** START **

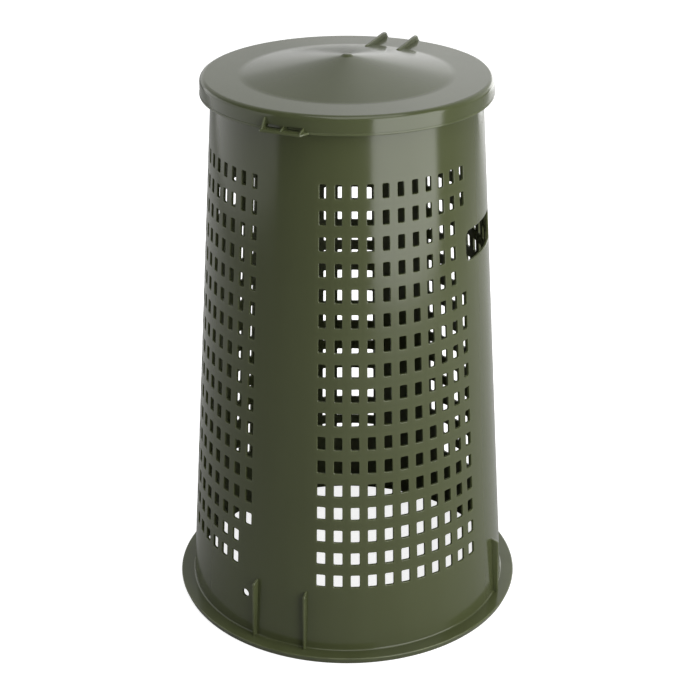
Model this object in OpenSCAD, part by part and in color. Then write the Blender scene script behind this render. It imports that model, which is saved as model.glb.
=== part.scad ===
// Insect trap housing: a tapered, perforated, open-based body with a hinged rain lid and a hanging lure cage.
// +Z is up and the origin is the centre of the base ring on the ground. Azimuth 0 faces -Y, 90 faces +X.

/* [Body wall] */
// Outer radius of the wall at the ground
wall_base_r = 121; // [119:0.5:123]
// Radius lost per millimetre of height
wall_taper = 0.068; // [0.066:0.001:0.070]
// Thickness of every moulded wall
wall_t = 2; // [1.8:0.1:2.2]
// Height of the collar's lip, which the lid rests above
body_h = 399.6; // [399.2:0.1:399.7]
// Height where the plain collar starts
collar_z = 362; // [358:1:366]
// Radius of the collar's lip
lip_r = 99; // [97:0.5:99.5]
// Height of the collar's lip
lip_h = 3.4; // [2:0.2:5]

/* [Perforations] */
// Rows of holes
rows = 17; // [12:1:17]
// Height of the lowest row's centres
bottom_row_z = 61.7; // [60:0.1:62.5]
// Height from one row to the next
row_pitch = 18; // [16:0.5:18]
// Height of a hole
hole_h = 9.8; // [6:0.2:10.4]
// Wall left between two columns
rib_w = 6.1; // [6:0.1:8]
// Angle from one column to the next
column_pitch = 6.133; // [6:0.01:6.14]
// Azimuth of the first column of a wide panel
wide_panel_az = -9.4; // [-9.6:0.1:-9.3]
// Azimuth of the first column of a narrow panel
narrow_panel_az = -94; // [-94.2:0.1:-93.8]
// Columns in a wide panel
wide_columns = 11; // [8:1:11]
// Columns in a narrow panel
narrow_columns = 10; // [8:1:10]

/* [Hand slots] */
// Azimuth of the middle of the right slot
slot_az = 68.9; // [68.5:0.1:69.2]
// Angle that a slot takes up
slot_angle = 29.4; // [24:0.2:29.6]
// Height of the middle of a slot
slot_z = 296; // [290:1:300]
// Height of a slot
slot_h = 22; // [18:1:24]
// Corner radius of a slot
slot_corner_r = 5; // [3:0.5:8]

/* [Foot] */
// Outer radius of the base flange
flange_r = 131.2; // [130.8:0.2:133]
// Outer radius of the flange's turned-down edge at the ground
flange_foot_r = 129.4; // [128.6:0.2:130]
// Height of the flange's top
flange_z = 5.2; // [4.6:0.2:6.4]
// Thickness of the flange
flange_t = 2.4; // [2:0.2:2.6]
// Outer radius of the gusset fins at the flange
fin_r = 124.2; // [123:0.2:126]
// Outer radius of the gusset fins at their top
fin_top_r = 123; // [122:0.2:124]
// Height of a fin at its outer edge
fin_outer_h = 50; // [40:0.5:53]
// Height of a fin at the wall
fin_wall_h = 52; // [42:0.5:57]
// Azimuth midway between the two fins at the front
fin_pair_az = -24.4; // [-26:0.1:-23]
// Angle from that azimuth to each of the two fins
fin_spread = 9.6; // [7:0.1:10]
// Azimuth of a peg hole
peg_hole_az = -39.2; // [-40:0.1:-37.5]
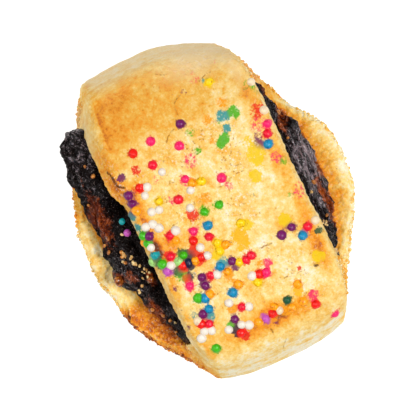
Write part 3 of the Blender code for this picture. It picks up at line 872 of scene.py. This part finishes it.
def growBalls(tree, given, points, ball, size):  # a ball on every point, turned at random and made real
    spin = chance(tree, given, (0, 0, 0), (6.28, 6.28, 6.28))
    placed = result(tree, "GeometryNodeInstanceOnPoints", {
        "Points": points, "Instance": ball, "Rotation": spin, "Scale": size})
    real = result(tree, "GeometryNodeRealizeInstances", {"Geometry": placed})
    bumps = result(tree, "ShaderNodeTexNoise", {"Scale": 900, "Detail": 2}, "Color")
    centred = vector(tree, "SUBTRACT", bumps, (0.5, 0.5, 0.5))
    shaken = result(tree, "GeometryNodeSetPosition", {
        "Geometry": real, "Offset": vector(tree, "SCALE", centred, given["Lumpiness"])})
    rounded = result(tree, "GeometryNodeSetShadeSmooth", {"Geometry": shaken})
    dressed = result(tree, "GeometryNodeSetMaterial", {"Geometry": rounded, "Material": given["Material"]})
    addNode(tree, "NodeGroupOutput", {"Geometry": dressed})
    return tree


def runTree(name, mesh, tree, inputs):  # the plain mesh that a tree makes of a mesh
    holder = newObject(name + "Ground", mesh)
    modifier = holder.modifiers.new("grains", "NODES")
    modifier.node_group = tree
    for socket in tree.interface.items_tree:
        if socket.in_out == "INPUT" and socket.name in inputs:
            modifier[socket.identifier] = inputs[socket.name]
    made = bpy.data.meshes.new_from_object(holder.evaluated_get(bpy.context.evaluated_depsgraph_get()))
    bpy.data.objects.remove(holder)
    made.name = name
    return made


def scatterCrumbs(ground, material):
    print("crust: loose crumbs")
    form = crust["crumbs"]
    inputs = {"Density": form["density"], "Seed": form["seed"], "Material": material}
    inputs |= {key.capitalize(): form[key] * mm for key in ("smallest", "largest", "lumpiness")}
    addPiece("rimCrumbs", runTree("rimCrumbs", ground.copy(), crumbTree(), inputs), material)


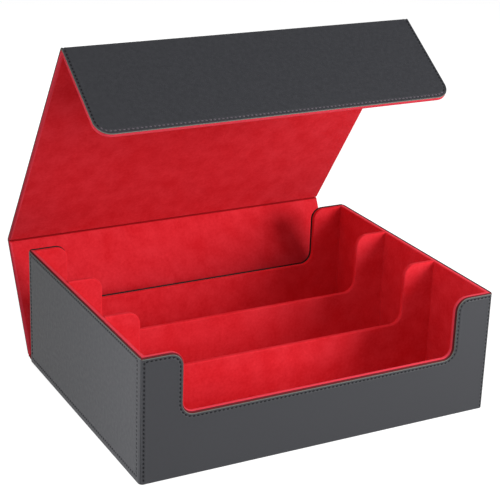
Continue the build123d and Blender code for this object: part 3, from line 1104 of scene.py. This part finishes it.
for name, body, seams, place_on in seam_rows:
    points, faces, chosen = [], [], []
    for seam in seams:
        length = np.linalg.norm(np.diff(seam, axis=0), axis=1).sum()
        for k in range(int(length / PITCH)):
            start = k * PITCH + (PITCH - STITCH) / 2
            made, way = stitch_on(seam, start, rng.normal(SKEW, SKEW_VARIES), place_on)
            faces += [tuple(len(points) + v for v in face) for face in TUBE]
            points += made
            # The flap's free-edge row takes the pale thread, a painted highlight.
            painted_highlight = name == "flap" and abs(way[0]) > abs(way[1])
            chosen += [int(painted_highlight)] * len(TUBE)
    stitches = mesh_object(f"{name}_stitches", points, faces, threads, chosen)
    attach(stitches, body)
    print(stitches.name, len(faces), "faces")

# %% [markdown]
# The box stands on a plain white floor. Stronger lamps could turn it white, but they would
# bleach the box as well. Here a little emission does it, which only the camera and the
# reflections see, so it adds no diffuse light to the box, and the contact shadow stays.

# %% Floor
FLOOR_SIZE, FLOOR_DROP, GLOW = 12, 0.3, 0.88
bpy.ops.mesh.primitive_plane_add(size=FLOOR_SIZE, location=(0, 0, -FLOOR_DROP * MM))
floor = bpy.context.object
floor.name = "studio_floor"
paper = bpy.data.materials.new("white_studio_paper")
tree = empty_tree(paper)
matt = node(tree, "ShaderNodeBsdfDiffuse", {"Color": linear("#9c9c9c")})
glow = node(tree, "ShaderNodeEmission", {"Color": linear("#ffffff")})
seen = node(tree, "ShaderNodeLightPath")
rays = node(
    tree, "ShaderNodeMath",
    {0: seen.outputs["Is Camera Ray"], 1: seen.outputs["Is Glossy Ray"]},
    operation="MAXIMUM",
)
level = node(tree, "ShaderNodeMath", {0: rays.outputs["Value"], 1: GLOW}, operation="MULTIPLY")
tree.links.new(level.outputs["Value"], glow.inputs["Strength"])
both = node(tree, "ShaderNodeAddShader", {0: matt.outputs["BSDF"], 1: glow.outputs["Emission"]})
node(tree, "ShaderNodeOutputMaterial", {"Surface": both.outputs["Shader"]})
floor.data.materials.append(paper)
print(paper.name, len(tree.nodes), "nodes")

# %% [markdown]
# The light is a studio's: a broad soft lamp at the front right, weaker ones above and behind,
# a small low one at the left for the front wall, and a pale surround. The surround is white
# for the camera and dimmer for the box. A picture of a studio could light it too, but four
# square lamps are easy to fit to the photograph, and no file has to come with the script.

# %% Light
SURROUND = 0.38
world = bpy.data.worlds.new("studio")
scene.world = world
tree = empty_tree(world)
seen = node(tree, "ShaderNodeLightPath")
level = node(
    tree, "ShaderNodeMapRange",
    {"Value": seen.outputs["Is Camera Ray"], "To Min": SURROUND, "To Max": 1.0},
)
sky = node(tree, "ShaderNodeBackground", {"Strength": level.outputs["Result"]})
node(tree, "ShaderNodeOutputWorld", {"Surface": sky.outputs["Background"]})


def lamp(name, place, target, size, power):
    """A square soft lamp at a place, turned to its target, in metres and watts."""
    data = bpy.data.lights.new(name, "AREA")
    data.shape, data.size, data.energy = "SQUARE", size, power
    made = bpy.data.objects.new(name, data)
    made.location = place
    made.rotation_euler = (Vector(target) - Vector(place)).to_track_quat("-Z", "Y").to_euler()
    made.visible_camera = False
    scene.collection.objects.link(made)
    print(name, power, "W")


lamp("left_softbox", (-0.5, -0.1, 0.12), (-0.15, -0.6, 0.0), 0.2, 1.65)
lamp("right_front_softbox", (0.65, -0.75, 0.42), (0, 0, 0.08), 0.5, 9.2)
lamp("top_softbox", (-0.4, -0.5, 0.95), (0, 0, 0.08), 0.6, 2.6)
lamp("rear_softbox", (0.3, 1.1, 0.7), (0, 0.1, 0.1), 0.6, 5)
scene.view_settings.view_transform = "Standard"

** END **

### EXERCISE AIM
Only the lines from the line with "attach(stitches, body)" to the line with "# reflections see, so", inclusive, are to be printed, exactly as they appear.

### ANSWER TO THE PROBLEM
    attach(stitches, body)
    print(stitches.name, len(faces), "faces")

# %% [markdown]
# The box stands on a plain white floor. Stronger lamps could turn it white, but they would
# bleach the box as well. Here a little emission does it, which only the camera and the
# reflections see, so it adds no diffuse light to the box, and the contact shadow stays.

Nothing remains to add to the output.